だからこそ、ハーストは「メディアOS(MediaOS)」(記事コンテンツと商業コンテンツを一体化して公開・配信するためのツールを統合するプラットフォーム)と「シェアード・スペーシズ」というふたつの製品の展開を早急に進めている。特に同氏は、「シェアード〜」が同社のネイティブアド売上の起爆剤だと確信しているという。
「我々は、すべてのデジタルパブリッシャーが直面する同種の課題に直面している――オーディエンスの分散、アドブロック、ビューアビリティ(可視性)、商業モデルにおけるトラストモデルの変更、無料コンテンツを期待する消費者という観点から見たサブスクリプションモデルへの取り組み、注意持続時間の減少などといった課題だ」と、同氏は付け加える。
自社内メディアでコンテンツ流用
ハーストは、「ELLE」や「コスモポリタン」「エスクァイア」など300近くの印刷版雑誌を抱えており(英国では19誌)、250以上のサイトを84カ国で運営している。この規模の老舗出版社をペースの速いデジタルメディアの世界に移行させるのは容易なことではない。しかし、ハーストはその達成を確信している――少なくとも、米国においては。
そして、その大部分は技術、すなわち同社の「メディアオペレーティングシステム」への投資のおかげだ。このシステムを通して、同社の米国ニュースデスクは、常に同社のサイトネットワーク全域でニュースを隅々までチェックし、どのニュースがほかのサイトでもうまく機能しそうかを識別できるのだ。通常、サイトコンテンツの約20%は、同社のほかのサイトに掲載されていたものが占めている。
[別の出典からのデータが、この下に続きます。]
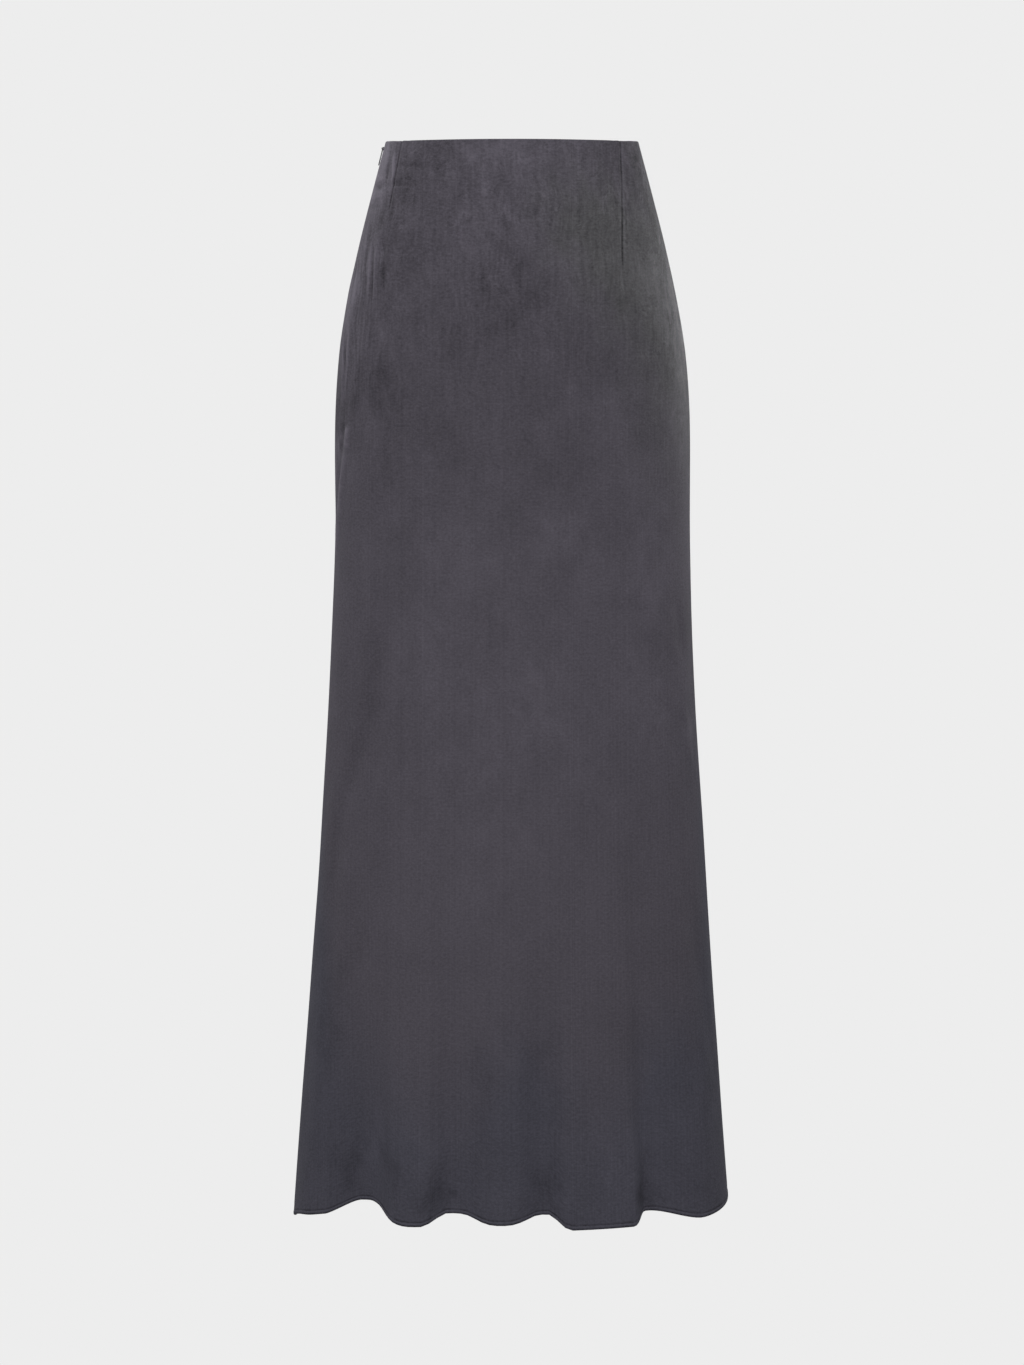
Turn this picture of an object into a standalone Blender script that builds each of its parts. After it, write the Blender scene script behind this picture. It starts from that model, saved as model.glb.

ハーストは、このシステムの全面展開以来、デジタル部門の売上は米国で35%上昇し、同社サイトへのユニークビジター数は50%近く増加したという。インターネット調査企業のコムスコア(comScore)によると、ハーストは現在、デスクトップ部門で1億1300万人以上の月間ユニークビジターを抱えている。英国のユニークビジター(モバイルおよびデスクトップ)は1600万人だという。